• [Data listing]

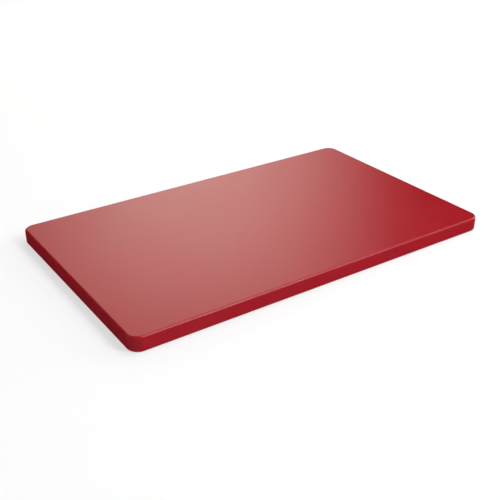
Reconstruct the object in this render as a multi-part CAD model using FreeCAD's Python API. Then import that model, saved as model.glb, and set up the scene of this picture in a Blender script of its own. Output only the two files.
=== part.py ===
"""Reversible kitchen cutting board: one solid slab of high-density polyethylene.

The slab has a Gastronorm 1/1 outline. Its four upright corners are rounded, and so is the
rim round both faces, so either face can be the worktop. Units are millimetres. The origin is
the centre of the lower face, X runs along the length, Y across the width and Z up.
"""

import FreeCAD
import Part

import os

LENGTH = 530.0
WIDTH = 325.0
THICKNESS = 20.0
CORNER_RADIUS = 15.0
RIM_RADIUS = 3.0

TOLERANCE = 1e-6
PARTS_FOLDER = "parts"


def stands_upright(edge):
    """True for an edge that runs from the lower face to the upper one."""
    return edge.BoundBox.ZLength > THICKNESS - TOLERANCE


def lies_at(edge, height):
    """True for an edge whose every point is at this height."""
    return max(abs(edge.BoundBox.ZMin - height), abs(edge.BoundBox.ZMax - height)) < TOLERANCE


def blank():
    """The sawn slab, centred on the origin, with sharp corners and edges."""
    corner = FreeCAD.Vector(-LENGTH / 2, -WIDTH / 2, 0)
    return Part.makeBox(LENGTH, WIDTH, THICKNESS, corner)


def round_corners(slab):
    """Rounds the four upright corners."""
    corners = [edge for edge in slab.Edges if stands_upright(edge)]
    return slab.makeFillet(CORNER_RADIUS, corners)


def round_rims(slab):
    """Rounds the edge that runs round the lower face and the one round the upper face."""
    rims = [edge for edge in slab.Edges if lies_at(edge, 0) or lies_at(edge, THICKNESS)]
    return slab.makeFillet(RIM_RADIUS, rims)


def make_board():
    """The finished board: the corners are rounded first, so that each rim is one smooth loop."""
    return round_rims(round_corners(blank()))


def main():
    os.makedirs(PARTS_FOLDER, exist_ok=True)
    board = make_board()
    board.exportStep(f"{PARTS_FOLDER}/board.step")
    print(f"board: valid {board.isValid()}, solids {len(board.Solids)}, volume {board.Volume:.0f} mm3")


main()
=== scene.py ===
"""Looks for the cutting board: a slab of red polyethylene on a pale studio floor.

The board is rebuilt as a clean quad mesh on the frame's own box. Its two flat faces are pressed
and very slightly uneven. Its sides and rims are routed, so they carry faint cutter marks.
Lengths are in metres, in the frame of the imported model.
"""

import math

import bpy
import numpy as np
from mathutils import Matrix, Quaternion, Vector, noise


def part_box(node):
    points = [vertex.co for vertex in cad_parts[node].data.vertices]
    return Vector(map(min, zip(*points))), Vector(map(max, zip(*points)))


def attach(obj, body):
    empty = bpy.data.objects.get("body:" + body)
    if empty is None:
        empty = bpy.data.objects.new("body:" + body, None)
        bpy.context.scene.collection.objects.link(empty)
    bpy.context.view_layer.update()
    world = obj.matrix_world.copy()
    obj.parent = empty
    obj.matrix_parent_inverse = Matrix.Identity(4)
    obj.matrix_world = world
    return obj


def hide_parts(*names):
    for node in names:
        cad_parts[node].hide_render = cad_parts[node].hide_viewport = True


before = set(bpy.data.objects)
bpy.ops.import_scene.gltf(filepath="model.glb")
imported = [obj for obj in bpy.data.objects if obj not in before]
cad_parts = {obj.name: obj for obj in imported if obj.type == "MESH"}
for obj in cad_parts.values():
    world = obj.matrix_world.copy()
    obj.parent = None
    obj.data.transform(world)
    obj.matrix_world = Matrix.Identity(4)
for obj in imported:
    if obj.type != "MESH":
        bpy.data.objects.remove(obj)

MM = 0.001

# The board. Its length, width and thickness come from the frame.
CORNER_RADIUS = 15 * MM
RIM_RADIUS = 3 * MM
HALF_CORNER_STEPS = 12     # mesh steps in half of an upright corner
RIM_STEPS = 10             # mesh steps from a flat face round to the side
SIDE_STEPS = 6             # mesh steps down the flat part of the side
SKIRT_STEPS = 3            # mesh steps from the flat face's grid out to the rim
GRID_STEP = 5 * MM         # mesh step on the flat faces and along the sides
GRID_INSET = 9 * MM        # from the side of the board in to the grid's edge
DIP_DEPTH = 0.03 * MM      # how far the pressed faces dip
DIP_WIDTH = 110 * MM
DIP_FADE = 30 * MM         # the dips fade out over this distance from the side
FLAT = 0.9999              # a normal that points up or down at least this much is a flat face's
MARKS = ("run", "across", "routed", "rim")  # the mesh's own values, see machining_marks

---

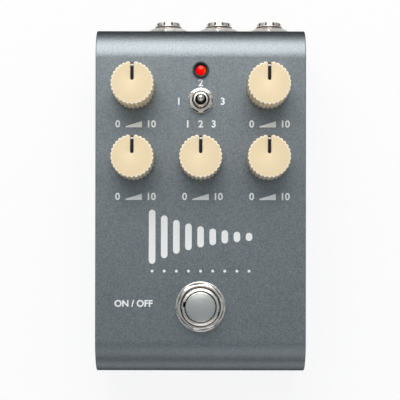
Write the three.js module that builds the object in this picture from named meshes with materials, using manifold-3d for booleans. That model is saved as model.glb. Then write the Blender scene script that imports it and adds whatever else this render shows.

---

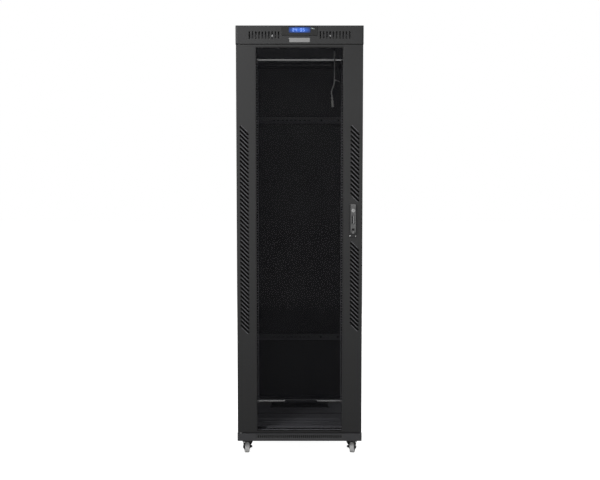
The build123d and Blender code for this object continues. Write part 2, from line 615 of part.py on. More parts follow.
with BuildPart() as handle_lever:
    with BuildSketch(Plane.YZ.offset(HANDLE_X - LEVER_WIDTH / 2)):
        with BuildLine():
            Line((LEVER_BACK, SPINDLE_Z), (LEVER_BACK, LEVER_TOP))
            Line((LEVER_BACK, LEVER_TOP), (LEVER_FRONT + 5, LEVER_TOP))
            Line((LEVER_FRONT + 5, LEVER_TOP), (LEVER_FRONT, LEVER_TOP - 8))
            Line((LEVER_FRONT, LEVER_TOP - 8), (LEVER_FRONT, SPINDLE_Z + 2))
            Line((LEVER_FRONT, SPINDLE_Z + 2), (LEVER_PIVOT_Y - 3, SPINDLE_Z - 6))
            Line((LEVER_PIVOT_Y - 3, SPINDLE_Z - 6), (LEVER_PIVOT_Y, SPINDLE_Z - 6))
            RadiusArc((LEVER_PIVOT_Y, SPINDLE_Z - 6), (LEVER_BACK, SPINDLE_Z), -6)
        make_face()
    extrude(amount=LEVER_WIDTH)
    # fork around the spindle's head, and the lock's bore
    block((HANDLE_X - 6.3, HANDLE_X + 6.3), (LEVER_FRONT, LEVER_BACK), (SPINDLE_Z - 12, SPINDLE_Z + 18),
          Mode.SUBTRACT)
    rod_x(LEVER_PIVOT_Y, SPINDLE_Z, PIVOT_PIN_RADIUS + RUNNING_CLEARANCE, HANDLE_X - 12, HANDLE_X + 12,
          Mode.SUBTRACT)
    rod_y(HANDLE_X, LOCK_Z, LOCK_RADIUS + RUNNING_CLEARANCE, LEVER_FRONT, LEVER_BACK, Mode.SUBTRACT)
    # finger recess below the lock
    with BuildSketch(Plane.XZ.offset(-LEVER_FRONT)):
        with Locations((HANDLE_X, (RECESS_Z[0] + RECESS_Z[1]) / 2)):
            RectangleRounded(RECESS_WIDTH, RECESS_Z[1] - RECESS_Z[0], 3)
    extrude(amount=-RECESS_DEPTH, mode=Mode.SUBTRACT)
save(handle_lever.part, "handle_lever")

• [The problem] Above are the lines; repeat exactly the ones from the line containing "return Part.makeBox(LENGTH, WIDTH, THICKNESS, corner)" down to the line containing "for node in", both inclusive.

• [Output]
    return Part.makeBox(LENGTH, WIDTH, THICKNESS, corner)


def round_corners(slab):
    """Rounds the four upright corners."""
    corners = [edge for edge in slab.Edges if stands_upright(edge)]
    return slab.makeFillet(CORNER_RADIUS, corners)


def round_rims(slab):
    """Rounds the edge that runs round the lower face and the one round the upper face."""
    rims = [edge for edge in slab.Edges if lies_at(edge, 0) or lies_at(edge, THICKNESS)]
    return slab.makeFillet(RIM_RADIUS, rims)


def make_board():
    """The finished board: the corners are rounded first, so that each rim is one smooth loop."""
    return round_rims(round_corners(blank()))


def main():
    os.makedirs(PARTS_FOLDER, exist_ok=True)
    board = make_board()
    board.exportStep(f"{PARTS_FOLDER}/board.step")
    print(f"board: valid {board.isValid()}, solids {len(board.Solids)}, volume {board.Volume:.0f} mm3")


main()
=== scene.py ===
"""Looks for the cutting board: a slab of red polyethylene on a pale studio floor.

The board is rebuilt as a clean quad mesh on the frame's own box. Its two flat faces are pressed
and very slightly uneven. Its sides and rims are routed, so they carry faint cutter marks.
Lengths are in metres, in the frame of the imported model.
"""

import math

import bpy
import numpy as np
from mathutils import Matrix, Quaternion, Vector, noise


def part_box(node):
    points = [vertex.co for vertex in cad_parts[node].data.vertices]
    return Vector(map(min, zip(*points))), Vector(map(max, zip(*points)))


def attach(obj, body):
    empty = bpy.data.objects.get("body:" + body)
    if empty is None:
        empty = bpy.data.objects.new("body:" + body, None)
        bpy.context.scene.collection.objects.link(empty)
    bpy.context.view_layer.update()
    world = obj.matrix_world.copy()
    obj.parent = empty
    obj.matrix_parent_inverse = Matrix.Identity(4)
    obj.matrix_world = world
    return obj


def hide_parts(*names):
    for node in names:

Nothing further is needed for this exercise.